Reporting & Production
LINK: www.poynter.org  ➚   |   Posted by: Laura Hazard Owen   |   May 27, 2015

Longform may get all the attention these days, but Racked — the style, shopping, and beauty site that Vox Media acquired when it bought the Curbed.com network in 2013 — is seeing a sweet spot in the middle. The site announced Tuesday that it has hired Meredith Haggerty, formerly the host of the podcast TLDR, as its new reports editor. In the role, she’ll be editing posts that fall between 1,000 and 1,500 words.

The reports editor title isn’t an anomaly at Vox Media; other Vox brands, like The Verge, have people in the same role. The position is a first for Racked, however, and Leslie Price, the site’s editor-in-chief, said it was necessitated by the fact that Racked has delved into more original reporting. The site hired Julia Rubin, formerly the online features editor at Teen Vogue, as its features editor last year. “Over the year, we’ve seen the impact of having an editor of her caliber on our brand and on our traffic. It led us to the point where we really just needed someone to do this kind of text editing” for shorter stories. Rubin, as features editor, will now focus on stories of more than 2,000 words, while Haggerty picks up the mid-length material — Q&As, repeating features like Jolie Kerr’s cleaning column, book and TV reviews, and art and museum coverage.
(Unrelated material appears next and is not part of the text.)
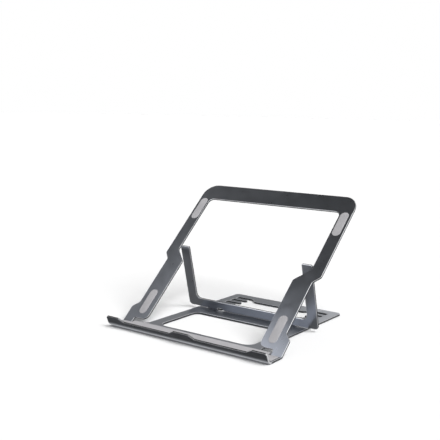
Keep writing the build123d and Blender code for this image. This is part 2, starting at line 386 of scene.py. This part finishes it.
BARREL = 2.2 * MM                  # the rounded hinge end of the tray's necks
support_out = facing(nodes["support_frame"])


def tray_finish(normal, centre):
    """The tray's finishes, with a satin barrel at each hinge neck."""
    if (centre - hinges["tray_hinge"]).dot(tray_up) < BARREL:
        return SATIN
    return part_of_sheet(normal, tray_out)


finish_sheet("tray_frame", tray_finish)
finish_sheet("support_frame", lambda normal, centre: part_of_sheet(normal, support_out))

# %% Base and lip chamfers
LIP_RISE = radians(68)             # of the lip above the table
LIP_FLAT_END = -0.1345             # in front of this the sheet curls up
LIP_STRAIGHT = 0.0115              # above this the curl is over and the lip is straight
lip_in = Vector((0, sin(LIP_RISE), cos(LIP_RISE)))


def base_finish(normal, centre):
    """Chamfers of the flat sheet and of the lip's rim, and the ends of the curl, are bright."""
    if centre.y > LIP_FLAT_END:
        return part_of_sheet(normal, Vector((0, 0, 1)))
    if abs(normal.x) > LEAN[0]:
        return BRIGHT
    if centre.z > LIP_STRAIGHT:
        return part_of_sheet(normal, lip_in)
    return SATIN


finish_sheet("base_plate", base_finish)

# %% [markdown]
# ## Soft pads
#
# Four silicone pads keep the laptop off the metal. Each sits in a pocket of the tray's arm,
# has round ends, a soft moulded edge and a top that is very slightly crowned. A cylinder whose
# two halves are pulled apart in edit mode gives the slot shape with clean round ends. Its size
# and place are measured from the CAD pad in the tray's own directions.

# %% Edit-mode helpers
ROUND = 62                         # corners of a round end; none lies on the seam


def start_clean():
    """Leaves edit mode and selects nothing."""
    if bpy.context.object and bpy.context.object.mode == "EDIT":
        bpy.ops.object.mode_set(mode="OBJECT")
    bpy.ops.object.select_all(action="DESELECT")


def select_vertices(obj, wanted):
    """In edit mode, selects the vertices that are wanted, and edges and faces between them."""
    bpy.ops.mesh.select_all(action="DESELECT")
    mesh = bmesh.from_edit_mesh(obj.data)
    for vertex in mesh.verts:
        vertex.select_set(bool(wanted(vertex.co)))
    mesh.select_flush(True)
    bmesh.update_edit_mesh(obj.data)


def select_faces(obj, wanted):
    """In edit mode, selects the faces that are wanted."""
    bpy.ops.mesh.select_all(action="DESELECT")
    mesh = bmesh.from_edit_mesh(obj.data)
    for face in mesh.faces:
        face.select_set(bool(wanted(face)))
    bmesh.update_edit_mesh(obj.data)


def slot_block(name, length, width, height, edge, crown=0.0):
    """A slot-shaped pad along Y on z = 0, with a rounded top edge and a top that is crowned,
    or dished where the crown is negative."""
    start_clean()
    body = height - max(crown, 0)
    bpy.ops.mesh.primitive_cylinder_add(vertices=ROUND, radius=width / 2, depth=body,
                                        location=(0, 0, body / 2))
    obj = bpy.context.object
    obj.name = name
    bpy.ops.object.transform_apply(location=True, rotation=True, scale=True)
    bpy.ops.object.mode_set(mode="EDIT")
    bpy.context.tool_settings.mesh_select_mode = (True, False, False)
    for way in (1, -1):
        select_vertices(obj, lambda co: co.y * way > 0)
        bpy.ops.transform.translate(value=(0, way * (length - width) / 2, 0))
    select_vertices(obj, lambda co: co.z > body / 2)
    bpy.ops.mesh.bevel(offset=edge, segments=5, affect="EDGES")
    bpy.context.tool_settings.mesh_select_mode = (False, False, True)
    for thickness, rise in ((width * 0.12, crown * 0.6), (width * 0.16, crown * 0.4)):
        select_faces(obj, lambda face: face.normal.z > 0.99 and len(face.verts) > 8)
        bpy.ops.mesh.inset(thickness=thickness)
        bpy.ops.transform.translate(value=(0, 0, rise))
    bpy.ops.object.mode_set(mode="OBJECT")
    bpy.ops.object.shade_smooth_by_angle(angle=radians(40))
    return obj


def put(obj, matrix):
    """Moves a finished piece to its place and leaves its object at the origin."""
    obj.matrix_world = matrix @ obj.matrix_world
    start_clean()
    obj.select_set(True)
    bpy.context.view_layer.objects.active = obj
    bpy.ops.object.transform_apply(location=True, rotation=True, scale=True)


def extent(name, directions):
    """Lowest and highest measure of a CAD node along each of three directions."""
    spans = []
    for direction in directions:
        reach = [vertex.co.dot(direction) for vertex in nodes[name].data.vertices]
        spans.append((min(reach), max(reach)))
    return spans


# %% Silicone
def silicone():
    finish, shader = new_finish("silicone_grey")
    links = finish.node_tree.links
    cloud = between(finish, noise(finish, 45, detail=4), 0, 1)
    links.new(blend_colour(finish, cloud, (0.392, 0.386, 0.4), (0.44, 0.434, 0.448)),
              shader.inputs["Base Color"])
    links.new(between(finish, noise(finish, 700, detail=3), 0.62, 0.8),
              shader.inputs["Roughness"])
    shader.inputs["Specular IOR Level"].default_value = 0.35
    bump(finish, noise(finish, 1800, detail=2), 0.35, 0.00005)
    return finish


silicone_grey = silicone()

# %% The four pads
tray_axes = (Vector((1, 0, 0)), tray_up, tray_out)
PAD_EDGE = 0.45 * MM
PAD_CROWN = 0.15 * MM

for level in ("lower", "upper"):
    for side in SIDES:
        name = f"tray_pad_{level}_{side}"
        across, along, out = extent(name, tray_axes)
        pad = slot_block(f"pad_{level}_{side}", along[1] - along[0], across[1] - across[0],
                         out[1] - out[0], PAD_EDGE, PAD_CROWN)
        pad.data.materials.append(silicone_grey)
        corner = [sum(across) / 2, sum(along) / 2, out[0]]
        middle = sum((axis * value for axis, value in zip(tray_axes, corner)), Vector())
        put(pad, Matrix.Translation(middle) @ Matrix(tray_axes).transposed().to_4x4())
        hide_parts(name)
        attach(pad, "tray")
        print(pad.name, "at", [round(v, 4) for v in middle])

# %% [markdown]
# ## The strip in the trough
#
# Behind the lip lies a wide silicone strip on which the laptop's front edge stands. It is one
# sheet with a step at each end, where the tray's necks need room. A box is cut across at the
# two steps, and the middle of its back is pulled rearwards. Then its corners and its upper rim
# are rounded.

# %% Trough strip
STRIP_WAIST = 128.5 * MM           # half width of the deep middle part
STRIP_STEP = 9.5 * MM              # how much deeper the middle is
CORNER = 1.5 * MM
NEAR = 0.01 * MM


def near(a, b):
    return abs(a - b) < NEAR


def select_edges(obj, wanted):
    """In edit mode, selects the edges whose two ends are wanted together."""
    bpy.ops.mesh.select_all(action="DESELECT")
    mesh = bmesh.from_edit_mesh(obj.data)
    for edge in mesh.edges:
        edge.select_set(bool(wanted(*(vertex.co for vertex in edge.verts))))
    bmesh.update_edit_mesh(obj.data)


def rim_of_top(obj, top):
    """In edit mode, selects the outline of everything that faces up at one height."""
    bpy.ops.mesh.select_all(action="DESELECT")
    mesh = bmesh.from_edit_mesh(obj.data)
    for edge in mesh.edges:
        flat = [face.normal.z > 0.99 and near(face.calc_center_median().z, top)
                for face in edge.link_faces]
        edge.select_set(flat.count(True) == 1)
    bmesh.update_edit_mesh(obj.data)


low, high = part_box("trough_pad")
start_clean()
bpy.ops.mesh.primitive_cube_add(size=1, location=(0, 0, 0))
strip = bpy.context.object
strip.name = "trough_strip"
strip.scale = (high.x - low.x, high.y - low.y - STRIP_STEP, high.z - low.z)
strip.location = (0, (low.y + high.y - STRIP_STEP) / 2, (low.z + high.z) / 2)
bpy.ops.object.transform_apply(location=True, rotation=True, scale=True)
bpy.ops.object.mode_set(mode="EDIT")
for way in (1, -1):
    bpy.ops.mesh.select_all(action="SELECT")
    bpy.ops.mesh.bisect(plane_co=(way * STRIP_WAIST, 0, 0), plane_no=(1, 0, 0))
bpy.context.tool_settings.mesh_select_mode = (False, False, True)
select_faces(strip, lambda face: face.normal.y > 0.9
             and abs(face.calc_center_median().x) < STRIP_WAIST)
bpy.ops.mesh.extrude_region_move(TRANSFORM_OT_translate={"value": (0, STRIP_STEP, 0)})
bpy.context.tool_settings.mesh_select_mode = (False, True, False)
select_edges(strip, lambda a, b: near(a.x, b.x) and near(a.y, b.y)
             and (near(abs(a.x), high.x) or a.y > 0.5 * (low.y + high.y)))
bpy.ops.mesh.bevel(offset=CORNER, segments=6, affect="EDGES")
rim_of_top(strip, high.z)
bpy.ops.mesh.bevel(offset=0.35 * MM, segments=3, affect="EDGES")
bpy.ops.object.mode_set(mode="OBJECT")
bpy.ops.object.shade_smooth_by_angle(angle=radians(40))
strip.data.materials.append(silicone_grey)
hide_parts("trough_pad")
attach(strip, "base")
print("trough strip faces", len(strip.data.polygons))

# %% [markdown]
# ## Rubber feet
#
# Four dark rubber feet are pressed into pockets under the base. They're the same slot shape,
# turned upside down, with a dished sole that grips a smooth desk.

# %% Feet
def rubber():
    finish, shader = new_finish("foot_rubber_dark")
    links = finish.node_tree.links
    dust = between(finish, noise(finish, 160, detail=4), 0, 1)
    links.new(blend_colour(finish, dust, (0.022, 0.022, 0.024), (0.04, 0.04, 0.042)),
              shader.inputs["Base Color"])
    links.new(between(finish, noise(finish, 900, detail=3), 0.7, 0.9),
              shader.inputs["Roughness"])
    shader.inputs["Specular IOR Level"].default_value = 0.3
    bump(finish, noise(finish, 2200, detail=2), 0.4, 0.00006)
    return finish


foot_rubber_dark = rubber()
SOLE_DISH = -0.25 * MM
FOOT_EDGE = 0.35 * MM
upside_down = Matrix.Rotation(pi, 4, "X") @ Matrix.Rotation(pi / 2, 4, "Z")

for place in ("front", "rear"):
    for side in SIDES:
        name = f"foot_{place}_{side}"
        low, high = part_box(name)
        foot = slot_block(f"rubber_{name}", high.x - low.x, high.y - low.y, high.z - low.z,
                          FOOT_EDGE, SOLE_DISH)
        foot.data.materials.append(foot_rubber_dark)
        top = Vector(((low.x + high.x) / 2, (low.y + high.y) / 2, high.z))
        put(foot, Matrix.Translation(top) @ upside_down)
        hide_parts(name)
        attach(foot, "base")
        print(foot.name, "at", [round(v, 4) for v in top])

# %% [markdown]
# ## Hinge pins and washers
#
# Short ground pins join the sheets edge to edge. Each has a chamfer at both ends and a small
# centre mark from turning. In every gap between two sheets runs a thin black nylon washer: a
# disc whose two faces are inset and joined through to make its hole.

# %% Steel and nylon
def ground_steel():
    finish, shader = new_finish("ground_steel")
    links = finish.node_tree.links
    rings = noise(finish, 4000, detail=2, stretch=(1, 0.05, 0.05))
    links.new(blend_colour(finish, between(finish, rings, 0, 1), (0.5, 0.5, 0.51),
                           (0.62, 0.62, 0.63)), shader.inputs["Base Color"])
    links.new(between(finish, rings, 0.22, 0.38), shader.inputs["Roughness"])
    shader.inputs["Metallic"].default_value = 1.0
    bump(finish, rings, 0.15, 0.00002)
    return finish


def nylon():
    finish, shader = new_finish("black_nylon")
    links = finish.node_tree.links
    mottle = between(finish, noise(finish, 1500, detail=3), 0, 1)
    links.new(blend_colour(finish, mottle, (0.014, 0.014, 0.015), (0.024, 0.024, 0.026)),
              shader.inputs["Base Color"])
    links.new(between(finish, noise(finish, 2500, detail=2), 0.42, 0.58),
              shader.inputs["Roughness"])
    bump(finish, noise(finish, 5000, detail=1), 0.2, 0.00002)
    return finish


pin_steel = ground_steel()
washer_nylon = nylon()

# %% Pins
PIN_CORNERS = 48
PIN_CHAMFER = 0.15 * MM
CENTRE_MARK = 0.35 * MM
along_x = Matrix.Rotation(pi / 2, 4, "Y")
HINGE_BODIES = {"front_hinge": "tray", "support": "support"}


def turned_part(name, node, corners, chamfer):
    """A chamfered cylinder at the origin along Z, as large as a CAD node that lies along X."""
    start_clean()
    low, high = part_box(node)
    bpy.ops.mesh.primitive_cylinder_add(vertices=corners, radius=(high.z - low.z) / 2,
                                        depth=high.x - low.x, location=(0, 0, 0))
    obj = bpy.context.object
    obj.name = name
    bpy.ops.object.mode_set(mode="EDIT")
    bpy.context.tool_settings.mesh_select_mode = (False, True, False)
    select_edges(obj, lambda a, b: near(a.z, b.z))
    bpy.ops.mesh.bevel(offset=chamfer, segments=2, affect="EDGES")
    bpy.context.tool_settings.mesh_select_mode = (False, False, True)
    select_faces(obj, lambda face: abs(face.normal.z) > 0.99)
    return obj, (low + high) / 2


def settle(obj, node, middle, finish, body):
    """Puts a finished hinge part in its place in the frame."""
    bpy.ops.object.mode_set(mode="OBJECT")
    bpy.ops.object.shade_smooth_by_angle(angle=radians(30))
    put(obj, Matrix.Translation(middle) @ along_x)
    obj.data.materials.append(finish)
    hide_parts(node)
    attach(obj, body)


for hinge, body in HINGE_BODIES.items():
    for side in SIDES:
        node = f"{hinge}_pin_{side}"
        pin, middle = turned_part(f"steel_{node}", node, PIN_CORNERS, PIN_CHAMFER)
        bpy.ops.mesh.inset(thickness=CENTRE_MARK, use_individual=True)
        bpy.ops.mesh.extrude_faces_move(
            TRANSFORM_OT_shrink_fatten={"value": -0.1 * MM})
        settle(pin, node, middle, pin_steel, body)
        print(pin.name, "at", [round(v, 4) for v in middle])

# %% Washers
WASHER_CORNERS = 40
WASHER_EDGE = 0.08 * MM
WASHER_WALL = 0.5 * MM

for hinge, body in HINGE_BODIES.items():
    for side in SIDES:
        node = f"{hinge}_washer_{side}"
        washer, middle = turned_part(f"nylon_{node}", node, WASHER_CORNERS, WASHER_EDGE)
        bpy.ops.mesh.inset(thickness=WASHER_WALL, use_individual=True)
        bpy.ops.mesh.bridge_edge_loops()
        settle(washer, node, middle, washer_nylon, body)
        print(washer.name, "faces", len(washer.data.polygons))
All the editors out there will be gratified if not surprised to hear that, yes, good editing does lead to higher traffic, at least in Racked’s case. “We want to be telling a story,” Price said, “and in the fashion/beauty space, not a lot of people are doing that work. Voice is incredibly important for us, and the editor [plays a role] there as well, making sure that everything we’re putting up is interesting and compelling.” One such story, about teen retailer Brandy Melville, “did amazingly well” because the brand “came out of nowhere, and is everywhere now, and hadn’t been reported on.” Stories about brands like this, that are “beloved with a certain subset of shoppers and we’re just digging in a little bit more,” pay off in clicks.